I can do almost everything with the complex values (for example: r(cos(a)+i*sin(a))=r*e(i*a) its called the identity of Euler (in German), calculating with integrals isn't a problem).

But I never had (partial) differential equations. Someone knows an internet site that explains it (to a non-physic-student)?

 

[dextercioby]

I can do almost everything with the complex values (for example: r(cos(a)+i*sin(a))=r*e(i*a) its called the identity of Euler (in German), calculating with integrals isn't a problem).

But I never had (partial) differential equations. Someone knows an internet site that explains it (to a non-physic-student)?

Euler is a name,it comes from the famous mathematician Leonhard Euler and this is his name in any language.By the way,he was a German speaking Swiss.

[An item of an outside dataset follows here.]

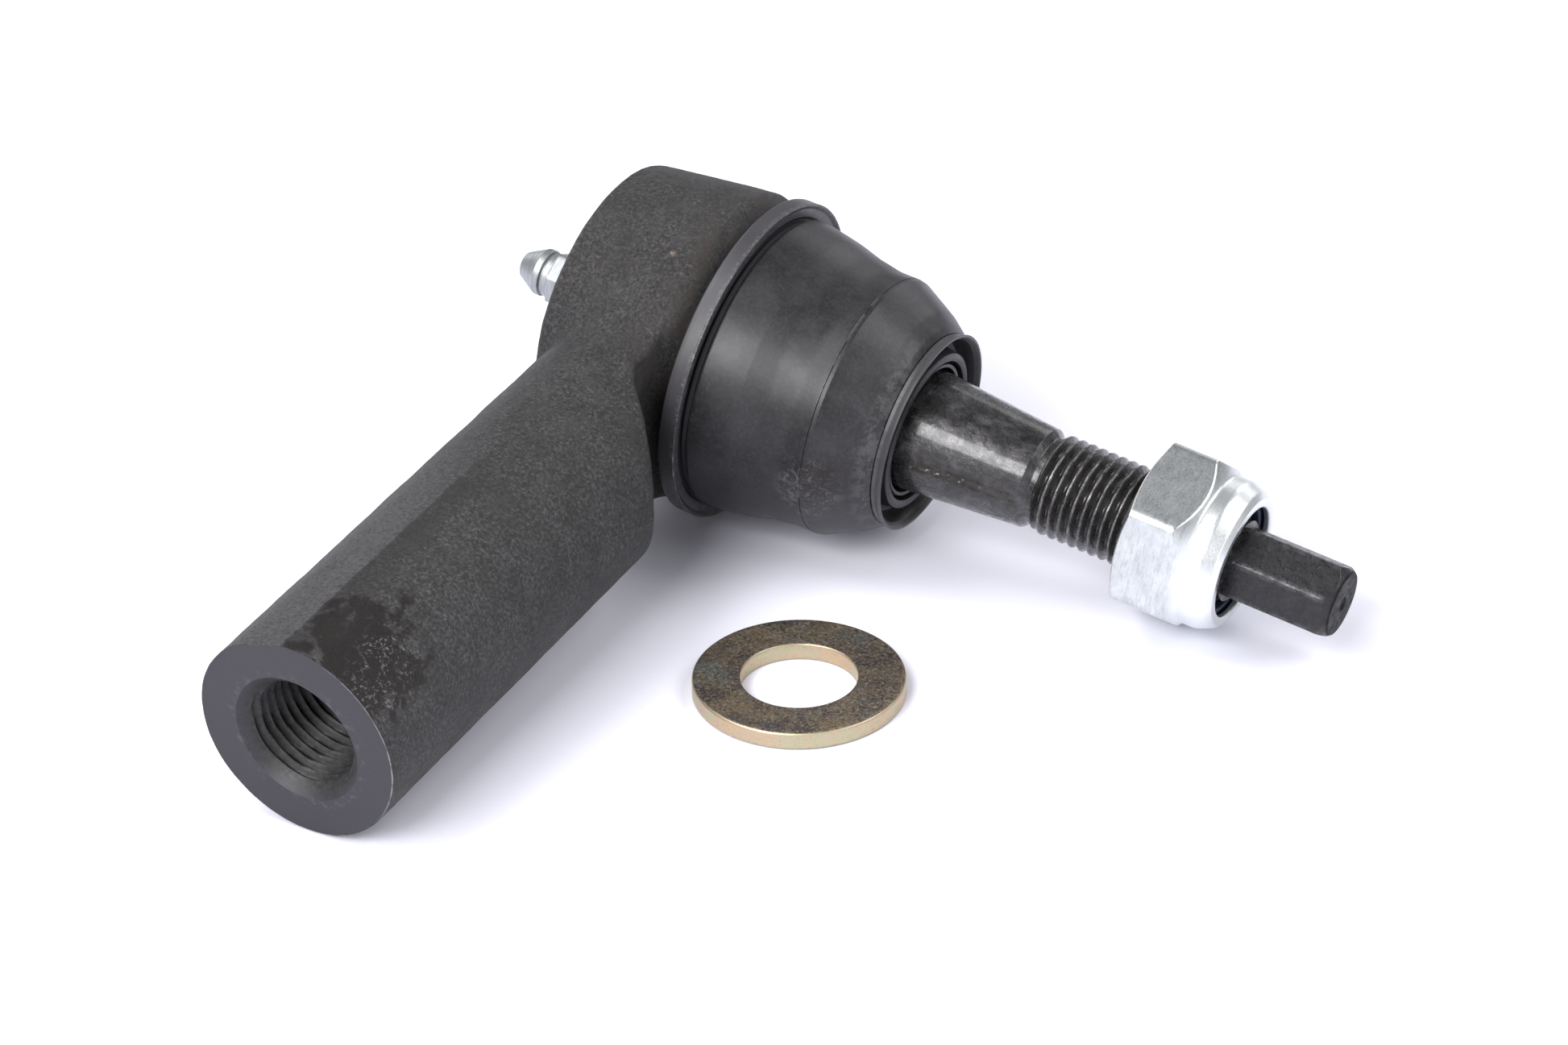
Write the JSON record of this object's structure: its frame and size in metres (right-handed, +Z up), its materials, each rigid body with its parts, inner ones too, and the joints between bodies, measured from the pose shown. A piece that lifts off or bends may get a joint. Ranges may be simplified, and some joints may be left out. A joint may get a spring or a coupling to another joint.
{
  "type": "tie rod end",
  "caption": "Outer tie rod end: forged housing with an internally threaded shank, greasable ball joint, tapered stud with a rubber boot, nylon-insert lock nut and a loose flat washer.",
  "frame": {"origin": "bottom centre of the whole part's box, on the surface that it lies on", "axes": "+X along the stud's direction over the surface, towards its threaded end; -Y along the shank towards its open end; +Z up"},
  "size_m": [0.1254, 0.1218, 0.046],
  "materials": {
    "forged_black": "rough forged skin, dark phosphate and oil; end face machined",
    "cover_steel": "pressed steel, dark phosphate",
    "spring_steel": "plain spring steel",
    "bearing_acetal": "natural acetal",
    "bright_zinc": "bright zinc plate",
    "black_oxide": "oiled black oxide, satin; worn bright on the thread's crests",
    "blue_nylon": "dark blue nylon",
    "boot_rubber": "satin black moulded rubber",
    "yellow_zinc": "yellow chromate zinc plate, olive and iridescent"
  },
  "bodies": {
    "housing": {"housing": "forged_black", "end_cover_plate": "cover_steel", "cover_seal": "boot_rubber", "preload_spring": "spring_steel", "rear_ball_seat": "bearing_acetal", "front_bearing": "bearing_acetal", "grease_fitting": "bright_zinc", "fitting_spring": "spring_steel", "boot_base_ring": "boot_rubber", "boot_base_insert": "cover_steel", "boot_base_clip": "spring_steel"},
    "check_ball": {"fitting_check_ball": "spring_steel"},
    "swing_carrier": {"boot_sleeve": "boot_rubber"},
    "boot_collar": {"boot_cone": "boot_rubber", "boot_lip_seal": "boot_rubber", "boot_lip_insert": "cover_steel"},
    "stud": {"ball_stud": "black_oxide"},
    "nut_carrier": {"nut_nylon_insert": "blue_nylon"},
    "nut": {"lock_nut": "bright_zinc"},
    "washer": {"flat_washer": "yellow_zinc"}
  },
  "joints": [
    {"name": "stud_swing_side", "type": "hinge", "parent": "housing", "child": "swing_carrier", "pos_m": [-0.03331, 0.038, 0.02401], "axis": [0.1524, -0.0906, 0.9842], "range_deg": [-16, 16], "deforming": ["boot_sleeve"]},
    {"name": "stud_swing_length", "type": "hinge", "parent": "swing_carrier", "child": "boot_collar", "pos_m": [-0.03331, 0.038, 0.02401], "axis": [0.0139, 0.9959, 0.0896], "range_deg": [-16, 16], "deforming": ["boot_cone"]},
    {"name": "stud_spin", "type": "hinge", "parent": "boot_collar", "child": "stud", "pos_m": [-0.03331, 0.038, 0.02401], "axis": [0.9882, 0, -0.153], "continuous": true},
    {"name": "nut_travel", "type": "slide", "parent": "stud", "child": "nut_carrier", "axis": [0.9882, 0, -0.153], "range_m": [-0.012, 0.012]},
    {"name": "nut_turn", "type": "hinge", "parent": "nut_carrier", "child": "nut", "pos_m": [-0.03331, 0.038, 0.02401], "axis": [0.9882, 0, -0.153], "range_deg": [-2870, 2870]},
    {"name": "check_ball_press", "type": "slide", "parent": "housing", "child": "check_ball", "axis": [0.9882, 0, -0.153], "range_m": [0, 0.0006], "stiffness_N_per_m": 400},
    {"name": "washer_lift", "type": "slide", "parent": "housing", "child": "washer", "axis": [0, 0, 1], "range_m": [0, 0.04]}
  ],
  "couplings": [
    {"joint": "nut_travel", "follows": "nut_turn", "m_per_rad": 0.00023873}
  ]
}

PDE-s on the net??That's a tough one...U should be looking for books.If u can't buy'em,go to the nearest library and search for them.
Are u finding that difficult to move your butt and go to the library...?Being sedentary damages your health...

 

[theFuture]

I think it's important to try not to get caught up in all the details of the math when you're first introduced to the equation. There are a few problems you can work that require very little math but are important physical examples. This will give you insight into how the physics work as well as ease you into the mathematics. The 1-dimensional infinite square well, finite square well and simple harmonic oscillator are all good places to begin. From there, you'll feel much more comfortable with how things work and you can begin working with 3-d and other more complicated problems.

 

[Sterj]

@dextercioby
Euler is a name,it comes from the famous mathematician Leonhard Euler and this is his name in any language.By the way, he was a German speaking Swiss

I know that Leonard Euler was a Swisss mathematician living in the same city like Immanuel Kant, ... but here (in Switzerland) we call that
r*cis(a)=r*e^(i*a) the eulerian identity. I dont't refer the eulerian identity on the person, I refer it on this equation. (This equation e^(pi*i)+1=0 was (or is) the nicest equation in mathematics, cause of the basic values 1,0,e,pi,i).